Кризис нормативности — словно открытый шлюз, позволяющий обманом и насилием, двуличием и аморальностью достигать целей ценой разрушения.
Кризис нормативности — признак войны. Объявленной и необъявленной, «горячей» или «холодной», а теперь — уже и социо-культурной, психо-информационной, военно-психологической («гибридной», «молекулярной»^).
Кризис нормативности и начало распада равновесной общественной системы (проще — общества) приводит к тому, что аномалии — убийство, воровство, ложь, предательство, цинизм — перестают восприниматься как неприемлемость, опасность, ненормальность. Где веру и любовь подменяют ритуалом, расплачиваясь духовной эклектикой и приспособленчеством.

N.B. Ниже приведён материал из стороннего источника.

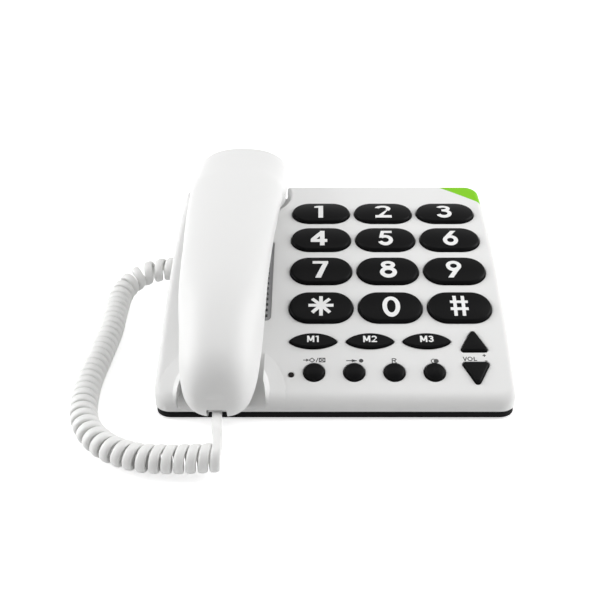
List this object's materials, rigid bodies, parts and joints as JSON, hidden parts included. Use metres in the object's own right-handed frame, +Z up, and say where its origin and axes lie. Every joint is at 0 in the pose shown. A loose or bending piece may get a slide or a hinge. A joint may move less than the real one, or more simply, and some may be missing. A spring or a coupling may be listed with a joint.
{
  "type": "corded telephone",
  "caption": "Corded desk telephone with a low curved wedge base, large domed digit keys, a handset across its left side and a curly cord.",
  "frame": {"origin": "on the table, under the middle of the box that holds the base and the handset, without the cord", "axes": "+X to the user's right, +Y to the rear of the base, +Z up"},
  "size_m": [0.2352, 0.2564, 0.083],
  "materials": {
    "casing_white": "satin, finely speckled",
    "cover_black": "satin",
    "foot_rubber": "matt",
    "screw_steel": "zinc plated",
    "accent_green": "satin gloss",
    "grille_grey": "matt",
    "lens_dark": "gloss",
    "mat_silicone": "matt",
    "board_green": "satin",
    "inner_plastic": "satin",
    "plug_clear": "clear gloss",
    "cord_white": "satin",
    "weight_steel": "bare",
    "key_black": "satin gloss"
  },
  "bodies": {
    "base": {"base_top_shell": "casing_white", "base_bottom_cover": "cover_black", "rubber_feet": "foot_rubber", "cover_screws": "screw_steel", "corner_accent": "accent_green", "speaker_grille": "grille_grey", "indicator_lens": "lens_dark", "key_mat": "mat_silicone", "keypad_membrane": "board_green", "main_circuit_board": "board_green", "ringer_speaker": "inner_plastic", "hook_spring": "screw_steel", "hook_switch": "inner_plastic", "handset_cord_jack": "inner_plastic", "line_cord_jack": "inner_plastic", "base_cord_plug": "plug_clear", "handset_cord": "cord_white"},
    "handset": {"handset_upper_shell": "casing_white", "handset_lower_shell": "casing_white", "handset_plug_socket": "inner_plastic", "receiver_capsule": "inner_plastic", "microphone_capsule": "inner_plastic", "handset_weight": "weight_steel", "handset_screws": "screw_steel", "handset_cord_plug": "plug_clear"},
    "hook": {"hook_plunger": "casing_white"},
    "key_1": {"key_1": "key_black"},
    "key_2": {"key_2": "key_black"},
    "key_3": {"key_3": "key_black"},
    "key_4": {"key_4": "key_black"},
    "key_5": {"key_5": "key_black"},
    "key_6": {"key_6": "key_black"},
    "key_7": {"key_7": "key_black"},
    "key_8": {"key_8": "key_black"},
    "key_9": {"key_9": "key_black"},
    "key_star": {"key_star": "key_black"},
    "key_0": {"key_0": "key_black"},
    "key_hash": {"key_hash": "key_black"},
    "memory_key_1": {"memory_key_1": "key_black"},
    "memory_key_2": {"memory_key_2": "key_black"},
    "memory_key_3": {"memory_key_3": "key_black"},
    "store_key": {"store_key": "key_black"},
    "redial_key": {"redial_key": "key_black"},
    "recall_key": {"recall_key": "key_black"},
    "mute_key": {"mute_key": "key_black"},
    "volume_up_key": {"volume_up_key": "key_black"},
    "volume_down_key": {"volume_down_key": "key_black"}
  },
  "joints": [
    {"name": "handset_lift", "type": "slide", "parent": "base", "child": "handset", "axis": [0, 0, 1], "range_m": [0, 0.06], "deforming": ["handset_cord"]},
    {"name": "hook_press", "type": "slide", "parent": "base", "child": "hook", "axis": [0, 0, 1], "range_m": [0, 0.0035], "deforming": ["hook_spring"]},
    {"name": "key_1_press", "type": "slide", "parent": "base", "child": "key_1", "axis": [0, 0.0936, -0.9956], "range_m": [0, 0.0015], "stiffness_N_per_m": 400, "springref_m": -0.0005},
    {"name": "key_2_press", "type": "slide", "parent": "base", "child": "key_2", "axis": [0, 0.0936, -0.9956], "range_m": [0, 0.0015], "stiffness_N_per_m": 400, "springref_m": -0.0005},
    {"name": "key_3_press", "type": "slide", "parent": "base", "child": "key_3", "axis": [0, 0.0936, -0.9956], "range_m": [0, 0.0015], "stiffness_N_per_m": 400, "springref_m": -0.0005},
    {"name": "key_4_press", "type": "slide", "parent": "base", "child": "key_4", "axis": [0, 0.1623, -0.9867], "range_m": [0, 0.0015], "stiffness_N_per_m": 400, "springref_m": -0.0005},
    {"name": "key_5_press", "type": "slide", "parent": "base", "child": "key_5", "axis": [0, 0.1623, -0.9867], "range_m": [0, 0.0015], "stiffness_N_per_m": 400, "springref_m": -0.0005},
    {"name": "key_6_press", "type": "slide", "parent": "base", "child": "key_6", "axis": [0, 0.1623, -0.9867], "range_m": [0, 0.0015], "stiffness_N_per_m": 400, "springref_m": -0.0005},
    {"name": "key_7_press", "type": "slide", "parent": "base", "child": "key_7", "axis": [0, 0.2302, -0.9731], "range_m": [0, 0.0015], "stiffness_N_per_m": 400, "springref_m": -0.0005},
    {"name": "key_8_press", "type": "slide", "parent": "base", "child": "key_8", "axis": [0, 0.2302, -0.9731], "range_m": [0, 0.0015], "stiffness_N_per_m": 400, "springref_m": -0.0005},
    {"name": "key_9_press", "type": "slide", "parent": "base", "child": "key_9", "axis": [0, 0.2302, -0.9731], "range_m": [0, 0.0015], "stiffness_N_per_m": 400, "springref_m": -0.0005},
    {"name": "key_star_press", "type": "slide", "parent": "base", "child": "key_star", "axis": [0, 0.2971, -0.9549], "range_m": [0, 0.0015], "stiffness_N_per_m": 400, "springref_m": -0.0005},
    {"name": "key_0_press", "type": "slide", "parent": "base", "child": "key_0", "axis": [0, 0.2971, -0.9549], "range_m": [0, 0.0015], "stiffness_N_per_m": 400, "springref_m": -0.0005},
    {"name": "key_hash_press", "type": "slide", "parent": "base", "child": "key_hash", "axis": [0, 0.2971, -0.9549], "range_m": [0, 0.0015], "stiffness_N_per_m": 400, "springref_m": -0.0005},
    {"name": "memory_key_1_press", "type": "slide", "parent": "base", "child": "memory_key_1", "axis": [0, 0.3503, -0.9366], "range_m": [0, 0.0015], "stiffness_N_per_m": 400, "springref_m": -0.0005},
    {"name": "memory_key_2_press", "type": "slide", "parent": "base", "child": "memory_key_2", "axis": [0, 0.3503, -0.9366], "range_m": [0, 0.0015], "stiffness_N_per_m": 400, "springref_m": -0.0005},
    {"name": "memory_key_3_press", "type": "slide", "parent": "base", "child": "memory_key_3", "axis": [0, 0.3503, -0.9366], "range_m": [0, 0.0015], "stiffness_N_per_m": 400, "springref_m": -0.0005},
    {"name": "store_key_press", "type": "slide", "parent": "base", "child": "store_key", "axis": [0, 0.3937, -0.9192], "range_m": [0, 0.0015], "stiffness_N_per_m": 400, "springref_m": -0.0005},
    {"name": "redial_key_press", "type": "slide", "parent": "base", "child": "redial_key", "axis": [0, 0.3937, -0.9192], "range_m": [0, 0.0015], "stiffness_N_per_m": 400, "springref_m": -0.0005},
    {"name": "recall_key_press", "type": "slide", "parent": "base", "child": "recall_key", "axis": [0, 0.3937, -0.9192], "range_m": [0, 0.0015], "stiffness_N_per_m": 400, "springref_m": -0.0005},
    {"name": "mute_key_press", "type": "slide", "parent": "base", "child": "mute_key", "axis": [0, 0.3937, -0.9192], "range_m": [0, 0.0015], "stiffness_N_per_m": 400, "springref_m": -0.0005},
    {"name": "volume_up_key_press", "type": "slide", "parent": "base", "child": "volume_up_key", "axis": [0, 0.3503, -0.9366], "range_m": [0, 0.0015], "stiffness_N_per_m": 400, "springref_m": -0.0005},
    {"name": "volume_down_key_press", "type": "slide", "parent": "base", "child": "volume_down_key", "axis": [0, 0.3948, -0.9188], "range_m": [0, 0.0015], "stiffness_N_per_m": 400, "springref_m": -0.0005}
  ],
  "couplings": [
    {"joint": "hook_press", "follows": "handset_lift", "ratio": 0.05833}
  ]
}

В обществе, где вор и бандит легко становится признанным кумиром, отношение измеряется в деньгах, авторитет — статусом, а сила — важнее нравственности, до войны один шаг. Она уже возможна, поскольку унижение и уничтожение стали в принципе допустимыми. И получают неунормированное моралью разрешение так думать и так поступать (!).

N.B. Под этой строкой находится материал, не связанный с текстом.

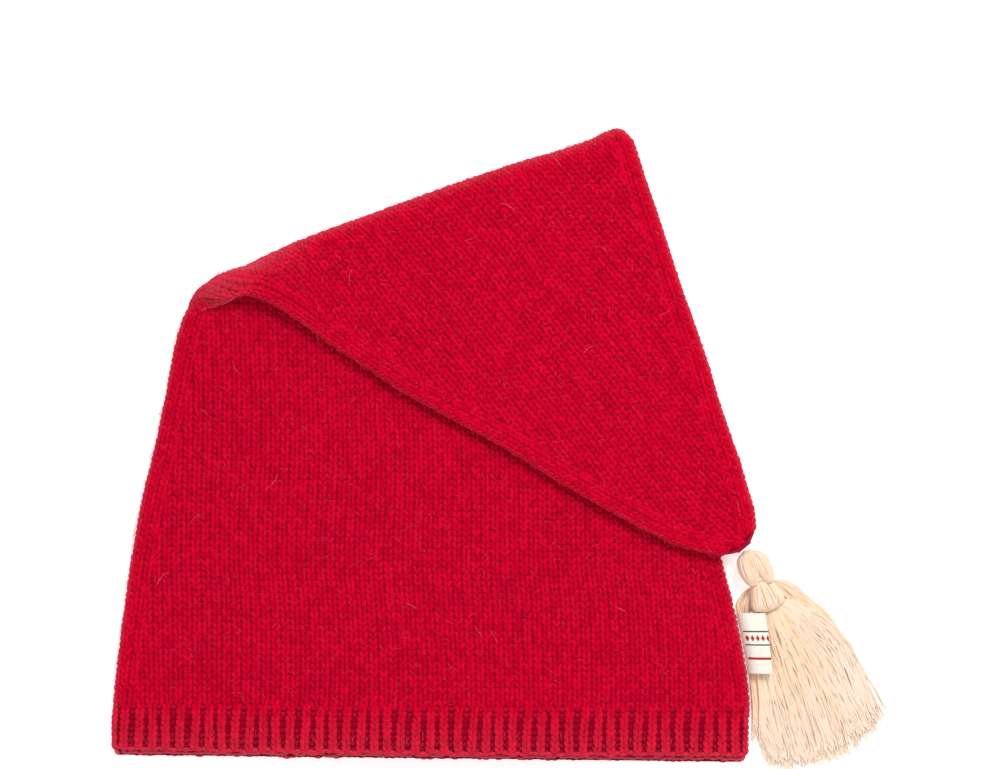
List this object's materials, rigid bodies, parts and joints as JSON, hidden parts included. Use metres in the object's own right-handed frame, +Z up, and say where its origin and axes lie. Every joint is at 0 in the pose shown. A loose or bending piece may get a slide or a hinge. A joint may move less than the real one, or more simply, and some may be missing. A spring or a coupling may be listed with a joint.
{
  "type": "knitted stocking cap with tassel",
  "caption": "Child's knitted stocking cap lying flat, its long pointed top folded over the front, with a ribbed hem, a yarn tassel at the tip and a small sewn-in side label.",
  "frame": {"origin": "on the surface the cap lies on, under the middle of the whole part's outline", "axes": "+Z up from the surface; the hem runs along X on the -Y side, and the fold is on the +Y side"},
  "size_m": [0.2676, 0.2198, 0.0161],
  "materials": {
    "red_knit": "matt brushed wool knit",
    "tassel_yarn": "matt soft yarn",
    "binding_thread": "matt yarn",
    "label_tape": "fine woven tape"
  },
  "bodies": {
    "root": {"front_panel": "red_knit", "back_panel": "red_knit", "tassel": "tassel_yarn", "upper_binding": "binding_thread", "lower_binding": "binding_thread", "side_label": "label_tape"}
  },
  "joints": []
}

Кризис нормативной культуры — это, прежде всего, кризис наших нынешних (сегодня и сейчас, в нашем обществе) способностей быть гуманными людьми, «держать норму» человеческого бытия, сочетать моральный закон с правом и поступком.
«Раздвоение», «дву-личие», «без-различие» — все отсюда, от распадающейся нормы, потери мерила.
«… все едино, аппатиты и навоз» орал Высоцкий, а ведь многие думали, что это — просто его остроумная находка в песне. Тоталитарная двойная мораль еще долго будет подтачивать нас своей бес-предельностью (и беспредельщиками).
(…)
Не из книжек, а из опыта нашего мира, нашего общества, практически и чувственно нам известны как минимум три типа культурной нормативности — репрессивная, дисциплинарная и самоорганизующаяся.
Репрессивная нормативность хорошо известна поколениям первой половины ХХ века, нашим бабушкам и дедушкам. Это табу, запрет с наказанием за нарушение. Наказание не символично, а физически практично — телесно, карьерно, социально. Жизнью платили за пре-ступление нормы. Хоть в личных отношениях, хоть в мыслях и высказываниях. Репрессивная культурная норма далеко не обязательно опирается на фанатизм веры. Скорее — на витальные инстинкты жизни, когда наказанием и пыткой можно обеспечить формальную лояльность к настоящему. А угроза репрессии и наказание держит в узде самого буйного и критичного.